Roma, Circolo degli Artisti, 19 maggio 2009
Superata non senza fatica la sindrome del secondo album, elaborata con enormi difficoltà la separazione dalla vocalist KT Tunstall, destinata a percorrere una brillante quanto insapore carriera di popsinger, ecco tornare a Roma i londinesi Oi Va Voi (in yiddish ‘oh mio dio’). Ed è un ritorno in grande stile, con una formazione solida e ben assortita, che anche dal vivo riesce ad essere coinvolgente ed a tratti trascinante. L’uscita del terzo album Travelling the face of the globe testimonia che la band è tornata ai livelli dei loro esordi, a quel Laughter Through Tears che nel 2004 li impose alla ribalta intenazionale, grazie soprattutto ad un singolo, Refugee, diventato presto un vero inno ed il manifesto della loro poetica musicale, basata su un particolare meltin’ pot di klezmer, rock’n’roll, balcanica, trip-hop e world music. Indubbiamente la formazione necessitava di una front-woman che potesse rimpiazzare egregiamente la Tunstall, e bisogna ammettere che l’arrivo della statuaria vocalist nera Bridgette Amofah, coadiuvata dalla vulcanica ed indemoniata violinista Anna Phoebe, riporta gli Oi Va Voi ai fasti del loro esordio.

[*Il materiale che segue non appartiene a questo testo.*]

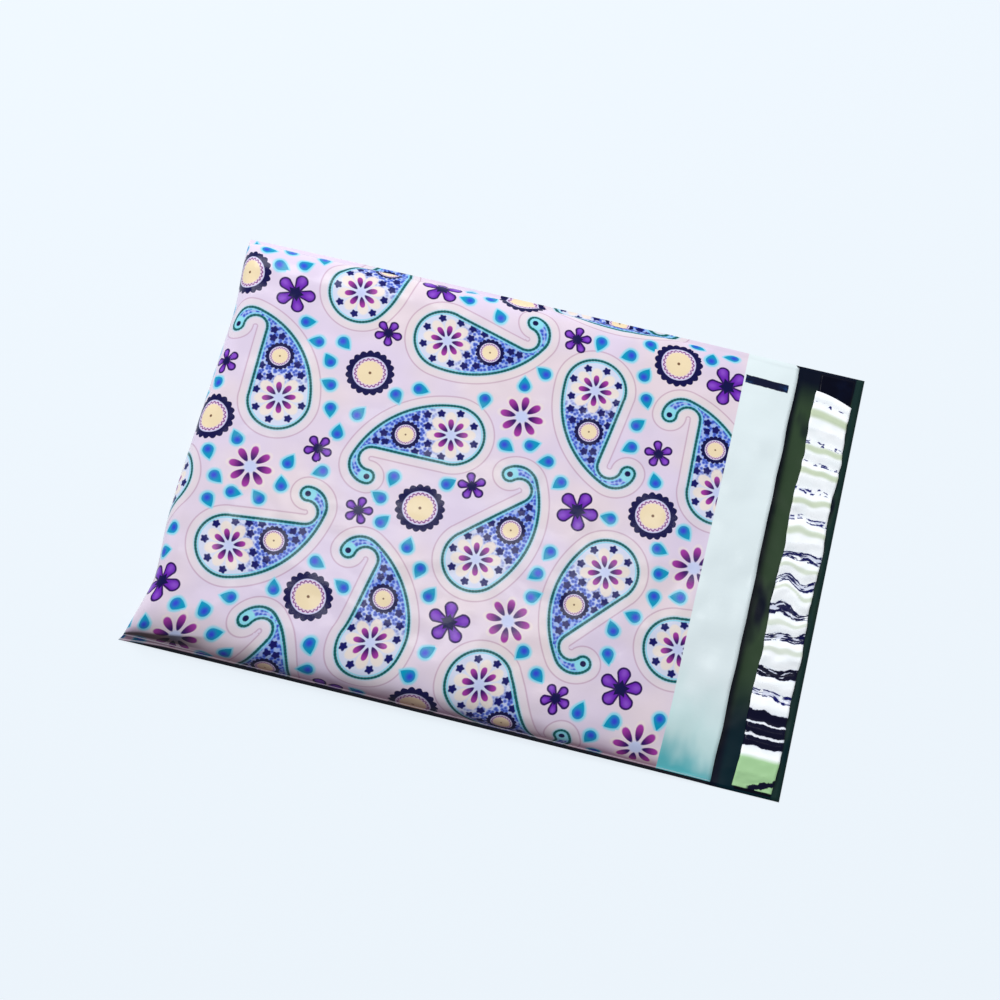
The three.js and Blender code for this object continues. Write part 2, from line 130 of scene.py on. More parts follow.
def petalPlace(x, y, count):  # folds a round figure onto one petal, which points along x
    each = 2 * math.pi / count
    swing = (y.maths("ARCTAN2", x) + each / 2).maths("FLOORED_MODULO", each) - each / 2
    far = reach(x, y)
    return far * swing.maths("COSINE"), far * swing.maths("SINE")


def oval(x, y, centre, halfLength, halfWidth):  # 1 on the rim of an oval
    return reach((x - centre) / halfLength, y / halfWidth)


# The film's shape: one sheet, folded at the end, welded along its sides, with its back left long
pouch = {
    "length": 330,  # from the folded end to the lip of the front panel
    "film": 0.3,
    "weld": 3,
    "puff": 16,
    "mouth": 7,
    "shoulderRun": 22,
    "foldRun": 11,
    "crown": 0.12,
    "slopePower": 1.8,
    "flattenFrom": 0.55,
    "archPower": 3,
    "seamLift": 2.4,
    "foldPull": 5,
    "foldPullRun": 57,
    "earPull": 4,
    "earLength": 36,
    "earSpread": 0.8,
    "cell": 2.25,  # the size of a face
}
halfWidth = bagHigh.y
foldX = bagLow.x
lipX = foldX + pouch["length"]
flapLength = bagHigh.x - lipX


def quarterEllipse(run, rise):
    return math.pi / 4 * (3 * (run + rise) - math.sqrt((3 * run + rise) * (run + 3 * rise)))


shoulderFilm = quarterEllipse(pouch["shoulderRun"], pouch["puff"])
foldFilm = quarterEllipse(pouch["foldRun"], pouch["puff"])
halfFilm = halfWidth + shoulderFilm - pouch["shoulderRun"]
filmLength = pouch["length"] + foldFilm - pouch["foldRun"]


def clamp(value, low=0.0, high=1.0):
    return max(low, min(high, value))


def foldEdge(y):  # where the puff draws the folded end to, at a place across the bag
    far = clamp((halfWidth - y) / pouch["foldPullRun"])
    near = clamp((y + halfWidth) / pouch["earLength"])
    beside = (y + halfWidth - pouch["earLength"]) / (pouch["earSpread"] * pouch["earLength"])
    pull = pouch["foldPull"] * far * far * (3 - 2 * far) + pouch["earPull"] * math.exp(-beside * beside)
    return foldX + pull * math.sqrt(near)


def overEdge(film, flat, run, length):  # the run over the table and the climb of a rounded edge
    if film < flat:
        return film, 0
    if film > flat + length:
        return run + film - length, 1
    angle = (film - flat) / length * math.pi / 2
    return flat + run * (1 - math.cos(angle)), math.sin(angle)


waves = {
    "broad": 0.35,
    "broadSize": 62,
    "pucker": 0.5,  # along the side seams
    "puckerLength": 15,
    "puckerReach": 16,
    # the creases that run in from the near corner: direction and width in radians, and height
    "earCreases": [(0.36, 0.1, -0.9), (0.62, 0.13, 0.9)],
    "earReach": 48,
    "lip": 0.7,
    "lipSize": 21,
}


def wave(x, y, seed):
    return noise.noise(Vector((x, y, seed)))


def relief(along, across):  # how far the front panel's small waves lift it
    broad = waves["broad"] * wave(along / waves["broadSize"], across / waves["broadSize"], 3.3)
    inward = halfFilm - abs(across)
    beat = 2 * math.pi * along / waves["puckerLength"] + 5 * wave(along / 34, across / 90, 8.1)
    strength = 0.5 + wave(along / 40, 0.3 * math.copysign(1, across), 5.7)
    pucker = waves["pucker"] * strength * math.sin(beat) * math.exp(-((inward / waves["puckerReach"]) ** 2))
    beside = math.hypot(along, across + halfFilm)
    turn = math.atan2(across + halfFilm, along + 4)
    creases = sum(high * math.exp(-(((turn - at) / wide) ** 2)) for at, wide, high in waves["earCreases"])
    return broad + pucker + creases * math.exp(-beside / waves["earReach"])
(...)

Facciamo però un brevissimo passo indietro per parlare del live set di Liam Finn che ha aperto la serata. Il palco B del circolo è stato allestito come un tinello, con tanto di quadri alle pareti, abat-jours e comodini per preparare il pubblico presente ad un’esibizione di musica fatta in casa:evidentemente il figlio di Neil Finn, cantante dei Crowded House, fuggendo dall’affollamento casalingo che diede nome e fama alla band del padre, è comunque restato imprigionato dalle mura domestiche, al punto di proporsi in coppia con la paffuta E.J. Barnes alla cetra, percussioni e voci, utilizzando la sua telecaster, un’essenziale batteria ed abusando di numerosi pedali e soprattutto di una loop station con la quale sovrapporre strumenti, voci ed effetti per creare un millefoglie casareccio di folk-rock che, evaporato un inizialmente piacevole effetto sorpresa, è risultato alquanto ripetitivo e fine a se stesso.
Tutt’altra storia sul palco A, con tanta (buona) musica, sette musicisti, un repertorio vario ed articolato per un’ora e mezza di grande livello. Dopo Photograph in versione strumentale a fare da sigla d’apertura, è subito arrivato il momento di Refugee, con la voglia di riproporla ad inizio concerto come doveroso omaggio al successo di pubblico che il brano ha rappresentato per la band, ma con la chiara intenzione di guardare subito avanti e non restare imprigionati nel passato prossimo; arrivano poi i primi brani del nuovo album tra cui la notevole Every Time, in cui il clarinettista Steve Levi passa al centro della scena come lead singer, intrecciando il proprio canto con la voce calda ed affascinante della splendida Bridgette. Arrivano poi anche un paio di brani dal secondo album, intitolato proprio Oi Va Voi al fine di considerarlo un punto a capo nell’evoluzione della band, anche se considerato da molti un mezzo passo falso. La versione dal vivo di Gipsy e I Know What You Are sembra però mettere a tacere anche gli ascoltatori più diffidenti. L’atmosfera da festa da ballo gitana esalta le doti di scatenata fatina nera di Anna Phobe, una forza della natura che cattura l’attenzione del pubblico e a volte ruba la scena alla carismatica Amofah, la title-track ci porta dalle parti del Kusturica primi anni novanta, l’arpeggio di chitarra di Ammar di Yesterday’s Mistakes scatena un’ovazione generale, il concerto si conclude, musicisti e pubblico zuppi di sudore per la torrida temperatura raggiunta in sala, e non solo per l’improvviso arrivo dell’estate romana. Bentornati, grazie, a presto.